* Job
Provide the records once more, identical to the original.

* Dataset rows
▬▬▬▬▬▬▬▬▬▬
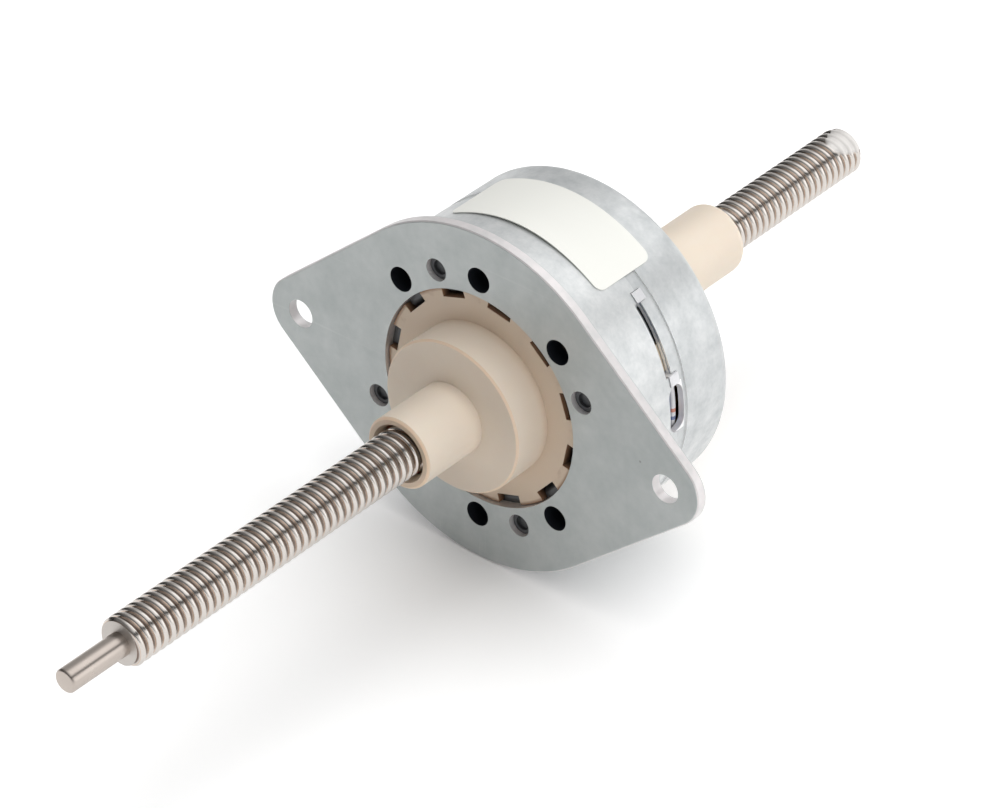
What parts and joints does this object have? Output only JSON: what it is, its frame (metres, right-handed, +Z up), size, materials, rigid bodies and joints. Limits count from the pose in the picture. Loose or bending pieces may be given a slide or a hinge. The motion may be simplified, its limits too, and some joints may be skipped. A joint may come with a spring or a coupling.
{
  "type": "linear actuator stepper motor",
  "caption": "Tin-can stepper motor on an eared mounting plate, driving a long lead screw with a plain pin straight in and out through its housings.",
  "frame": {"origin": "centre of the mounting plate's front face, on the lead screw's axis", "axes": "Y along the lead screw with the pin towards -Y, X through the two ear holes, Z up, towards the side of the label"},
  "size_m": [0.0656, 0.1431, 0.0462],
  "materials": {
    "zinc_plated_steel": "dull zinc plating with soft mottling",
    "beige_housing_plastic": "moulded beige plastic, satin",
    "stainless_screw_steel": "rolled stainless steel thread",
    "bearing_steel": "ground steel",
    "ball_steel": "polished steel",
    "spring_steel": "blued spring steel",
    "bobbin_plastic": "black moulded plastic",
    "copper_wire": "enamelled copper wire",
    "lead_wire": "coloured wire insulation",
    "anchor_plastic": "tan moulded plastic",
    "label_film": "blank off-white label, matt",
    "magnet_ferrite": "dark grey ferrite",
    "hub_plastic": "black moulded plastic",
    "nut_plastic": "self-lubricating off-white plastic"
  },
  "bodies": {
    "stator": {"flange_plate": "zinc_plated_steel", "front_cup": "zinc_plated_steel", "rear_cup": "zinc_plated_steel", "front_pole_plate": "zinc_plated_steel", "rear_pole_plate": "zinc_plated_steel", "front_bobbin": "bobbin_plastic", "rear_bobbin": "bobbin_plastic", "front_winding": "copper_wire", "rear_winding": "copper_wire", "front_housing": "beige_housing_plastic", "rear_housing": "beige_housing_plastic", "front_bearing_outer_ring": "bearing_steel", "rear_bearing_outer_ring": "bearing_steel", "preload_washer": "spring_steel", "label": "label_film", "lead_anchor": "anchor_plastic", "coil_leads": "lead_wire"},
    "rotor": {"rotor_magnet": "magnet_ferrite", "rotor_hub": "hub_plastic", "drive_nut": "nut_plastic", "front_bearing_inner_ring": "bearing_steel", "rear_bearing_inner_ring": "bearing_steel"},
    "front_balls": {"front_bearing_balls": "ball_steel"},
    "rear_balls": {"rear_bearing_balls": "ball_steel"},
    "screw": {"lead_screw": "stainless_screw_steel"}
  },
  "joints": [
    {"name": "rotor_spin", "type": "hinge", "parent": "stator", "child": "rotor", "pos_m": [0, 0, 0], "axis": [0, 1, 0], "range_deg": [-13280, 11800]},
    {"name": "screw_slide", "type": "slide", "parent": "stator", "child": "screw", "axis": [0, -1, 0], "range_m": [-0.045, 0.04]},
    {"name": "front_balls_spin", "type": "hinge", "parent": "stator", "child": "front_balls", "pos_m": [0, 0, 0], "axis": [0, 1, 0], "range_deg": [-6000, 6000]},
    {"name": "rear_balls_spin", "type": "hinge", "parent": "stator", "child": "rear_balls", "pos_m": [0, 0, 0], "axis": [0, 1, 0], "range_deg": [-6000, 6000]}
  ],
  "couplings": [
    {"joint": "screw_slide", "follows": "rotor_spin", "m_per_rad": 0.00019404},
    {"joint": "front_balls_spin", "follows": "rotor_spin", "ratio": 0.436},
    {"joint": "rear_balls_spin", "follows": "rotor_spin", "ratio": 0.436}
  ]
}
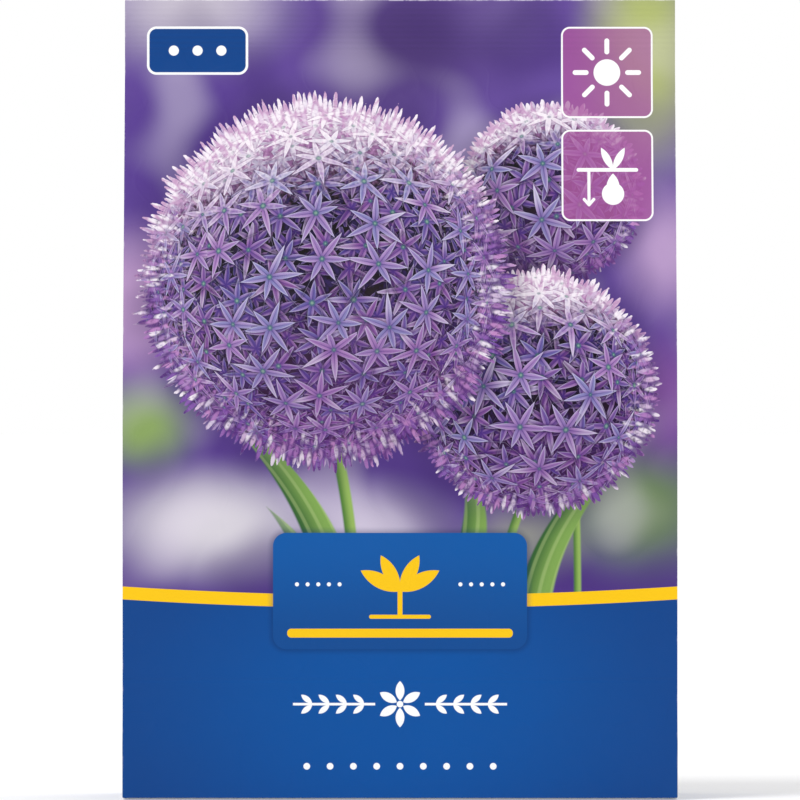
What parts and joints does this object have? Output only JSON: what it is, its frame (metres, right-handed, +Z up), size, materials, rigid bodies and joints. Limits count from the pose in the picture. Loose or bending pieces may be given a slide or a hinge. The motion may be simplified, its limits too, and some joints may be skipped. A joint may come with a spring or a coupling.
{
  "type": "flower bulb packet",
  "caption": "Upright block-bottom paper packet with pleated sides, flat sealed top and round vents, holding a flower bulb; the printed front shows purple globe flowers over a blue panel.",
  "frame": {"origin": "middle of the base, on the surface that the packet stands on", "axes": "+Z up towards the sealed top edge, the printed front faces -Y, +X to the right seen from the front"},
  "size_m": [0.125, 0.0588, 0.181],
  "materials": {
    "printed_paper": "satin",
    "bulb_skin": "matte"
  },
  "bodies": {
    "root": {"packet": "printed_paper", "bulb": "bulb_skin"}
  },
  "joints": []
}
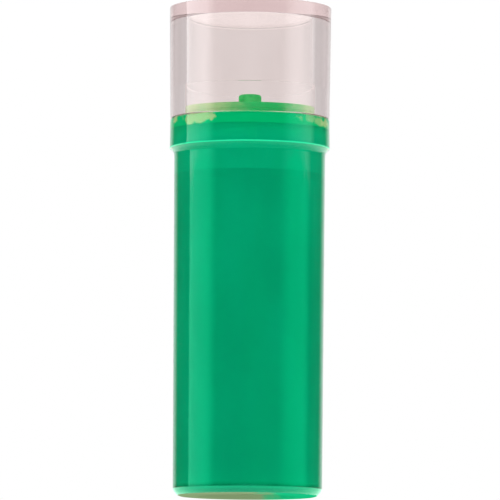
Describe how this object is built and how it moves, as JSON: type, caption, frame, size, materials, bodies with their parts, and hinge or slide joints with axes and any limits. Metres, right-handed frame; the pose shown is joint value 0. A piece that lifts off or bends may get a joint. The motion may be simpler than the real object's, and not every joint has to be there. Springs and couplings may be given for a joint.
{
  "type": "highlighter refill cartridge",
  "caption": "Round ink tank with a clear push-on cap; under the cap a valve seat holds a push-in plug with a small central nub.",
  "frame": {"origin": "middle of the flat foot that the cartridge stands on", "axes": "+Z along the cartridge's axis, from the foot towards the clear cap; X and Y across, alike by symmetry"},
  "size_m": [0.016, 0.016, 0.0485],
  "materials": {
    "tank_plastic": "clear glossy moulded polypropylene",
    "cap_plastic": "clear, slightly smoky rose, glossy moulded plastic",
    "seat_plastic": "translucent soft polyethylene, tinted by the ink",
    "plug_plastic": "translucent soft polyethylene, tinted by the ink",
    "ink": "deep green liquid"
  },
  "bodies": {
    "cartridge": {"ink_tank": "tank_plastic", "valve_seat": "seat_plastic", "ink_charge": "ink"},
    "cap": {"clear_cap": "cap_plastic"},
    "closure": {"closure_plug": "plug_plastic"}
  },
  "joints": [
    {"name": "cap_pull", "type": "slide", "parent": "cartridge", "child": "cap", "axis": [0, 0, 1], "range_m": [0, 0.012]},
    {"name": "closure_slide", "type": "slide", "parent": "cartridge", "child": "closure", "axis": [0, 0, 1], "range_m": [-0.004, 0]}
  ]
}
▬▬▬▬▬▬▬▬▬▬
* Full answer
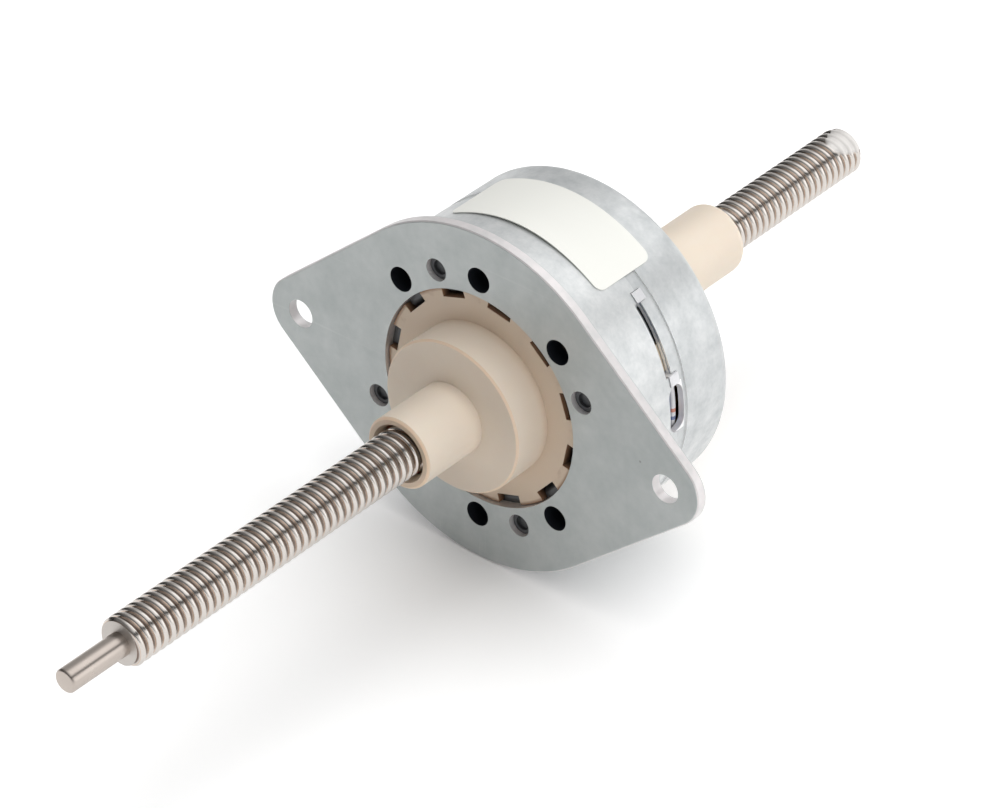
What parts and joints does this object have? Output only JSON: what it is, its frame (metres, right-handed, +Z up), size, materials, rigid bodies and joints. Limits count from the pose in the picture. Loose or bending pieces may be given a slide or a hinge. The motion may be simplified, its limits too, and some joints may be skipped. A joint may come with a spring or a coupling.
{
  "type": "linear actuator stepper motor",
  "caption": "Tin-can stepper motor on an eared mounting plate, driving a long lead screw with a plain pin straight in and out through its housings.",
  "frame": {"origin": "centre of the mounting plate's front face, on the lead screw's axis", "axes": "Y along the lead screw with the pin towards -Y, X through the two ear holes, Z up, towards the side of the label"},
  "size_m": [0.0656, 0.1431, 0.0462],
  "materials": {
    "zinc_plated_steel": "dull zinc plating with soft mottling",
    "beige_housing_plastic": "moulded beige plastic, satin",
    "stainless_screw_steel": "rolled stainless steel thread",
    "bearing_steel": "ground steel",
    "ball_steel": "polished steel",
    "spring_steel": "blued spring steel",
    "bobbin_plastic": "black moulded plastic",
    "copper_wire": "enamelled copper wire",
    "lead_wire": "coloured wire insulation",
    "anchor_plastic": "tan moulded plastic",
    "label_film": "blank off-white label, matt",
    "magnet_ferrite": "dark grey ferrite",
    "hub_plastic": "black moulded plastic",
    "nut_plastic": "self-lubricating off-white plastic"
  },
  "bodies": {
    "stator": {"flange_plate": "zinc_plated_steel", "front_cup": "zinc_plated_steel", "rear_cup": "zinc_plated_steel", "front_pole_plate": "zinc_plated_steel", "rear_pole_plate": "zinc_plated_steel", "front_bobbin": "bobbin_plastic", "rear_bobbin": "bobbin_plastic", "front_winding": "copper_wire", "rear_winding": "copper_wire", "front_housing": "beige_housing_plastic", "rear_housing": "beige_housing_plastic", "front_bearing_outer_ring": "bearing_steel", "rear_bearing_outer_ring": "bearing_steel", "preload_washer": "spring_steel", "label": "label_film", "lead_anchor": "anchor_plastic", "coil_leads": "lead_wire"},
    "rotor": {"rotor_magnet": "magnet_ferrite", "rotor_hub": "hub_plastic", "drive_nut": "nut_plastic", "front_bearing_inner_ring": "bearing_steel", "rear_bearing_inner_ring": "bearing_steel"},
    "front_balls": {"front_bearing_balls": "ball_steel"},
    "rear_balls": {"rear_bearing_balls": "ball_steel"},
    "screw": {"lead_screw": "stainless_screw_steel"}
  },
  "joints": [
    {"name": "rotor_spin", "type": "hinge", "parent": "stator", "child": "rotor", "pos_m": [0, 0, 0], "axis": [0, 1, 0], "range_deg": [-13280, 11800]},
    {"name": "screw_slide", "type": "slide", "parent": "stator", "child": "screw", "axis": [0, -1, 0], "range_m": [-0.045, 0.04]},
    {"name": "front_balls_spin", "type": "hinge", "parent": "stator", "child": "front_balls", "pos_m": [0, 0, 0], "axis": [0, 1, 0], "range_deg": [-6000, 6000]},
    {"name": "rear_balls_spin", "type": "hinge", "parent": "stator", "child": "rear_balls", "pos_m": [0, 0, 0], "axis": [0, 1, 0], "range_deg": [-6000, 6000]}
  ],
  "couplings": [
    {"joint": "screw_slide", "follows": "rotor_spin", "m_per_rad": 0.00019404},
    {"joint": "front_balls_spin", "follows": "rotor_spin", "ratio": 0.436},
    {"joint": "rear_balls_spin", "follows": "rotor_spin", "ratio": 0.436}
  ]
}
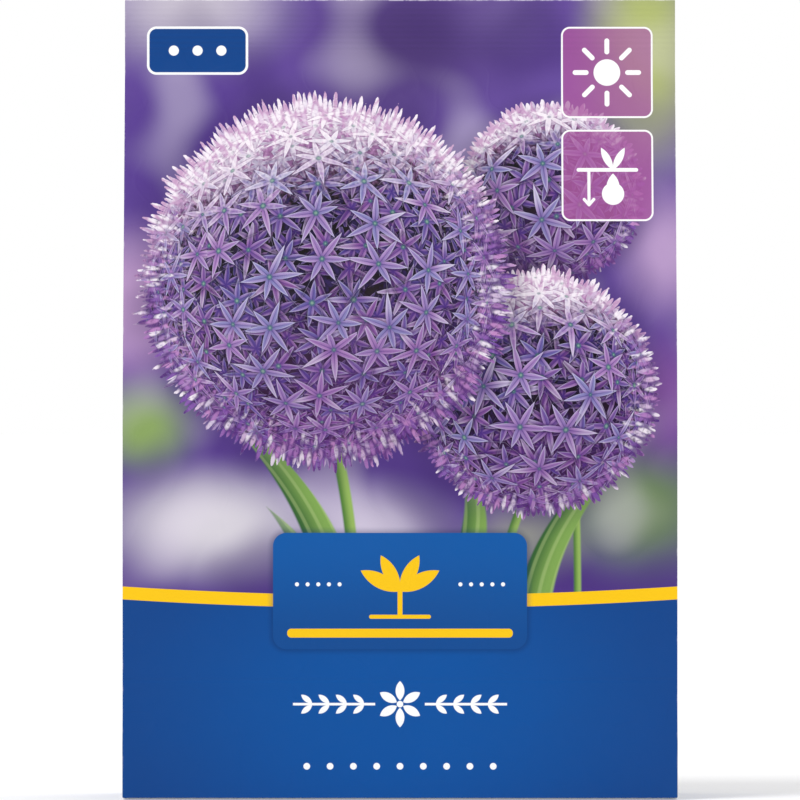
What parts and joints does this object have? Output only JSON: what it is, its frame (metres, right-handed, +Z up), size, materials, rigid bodies and joints. Limits count from the pose in the picture. Loose or bending pieces may be given a slide or a hinge. The motion may be simplified, its limits too, and some joints may be skipped. A joint may come with a spring or a coupling.
{
  "type": "flower bulb packet",
  "caption": "Upright block-bottom paper packet with pleated sides, flat sealed top and round vents, holding a flower bulb; the printed front shows purple globe flowers over a blue panel.",
  "frame": {"origin": "middle of the base, on the surface that the packet stands on", "axes": "+Z up towards the sealed top edge, the printed front faces -Y, +X to the right seen from the front"},
  "size_m": [0.125, 0.0588, 0.181],
  "materials": {
    "printed_paper": "satin",
    "bulb_skin": "matte"
  },
  "bodies": {
    "root": {"packet": "printed_paper", "bulb": "bulb_skin"}
  },
  "joints": []
}
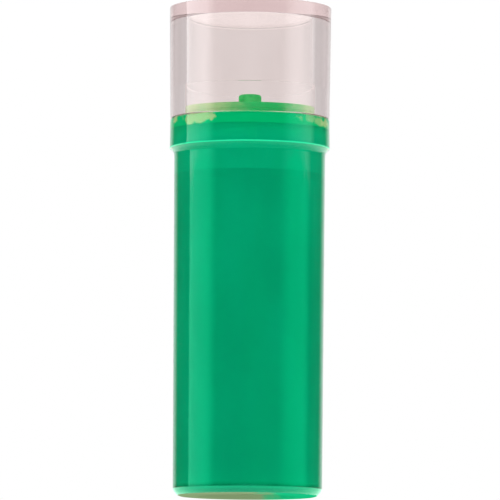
Describe how this object is built and how it moves, as JSON: type, caption, frame, size, materials, bodies with their parts, and hinge or slide joints with axes and any limits. Metres, right-handed frame; the pose shown is joint value 0. A piece that lifts off or bends may get a joint. The motion may be simpler than the real object's, and not every joint has to be there. Springs and couplings may be given for a joint.
{
  "type": "highlighter refill cartridge",
  "caption": "Round ink tank with a clear push-on cap; under the cap a valve seat holds a push-in plug with a small central nub.",
  "frame": {"origin": "middle of the flat foot that the cartridge stands on", "axes": "+Z along the cartridge's axis, from the foot towards the clear cap; X and Y across, alike by symmetry"},
  "size_m": [0.016, 0.016, 0.0485],
  "materials": {
    "tank_plastic": "clear glossy moulded polypropylene",
    "cap_plastic": "clear, slightly smoky rose, glossy moulded plastic",
    "seat_plastic": "translucent soft polyethylene, tinted by the ink",
    "plug_plastic": "translucent soft polyethylene, tinted by the ink",
    "ink": "deep green liquid"
  },
  "bodies": {
    "cartridge": {"ink_tank": "tank_plastic", "valve_seat": "seat_plastic", "ink_charge": "ink"},
    "cap": {"clear_cap": "cap_plastic"},
    "closure": {"closure_plug": "plug_plastic"}
  },
  "joints": [
    {"name": "cap_pull", "type": "slide", "parent": "cartridge", "child": "cap", "axis": [0, 0, 1], "range_m": [0, 0.012]},
    {"name": "closure_slide", "type": "slide", "parent": "cartridge", "child": "closure", "axis": [0, 0, 1], "range_m": [-0.004, 0]}
  ]
}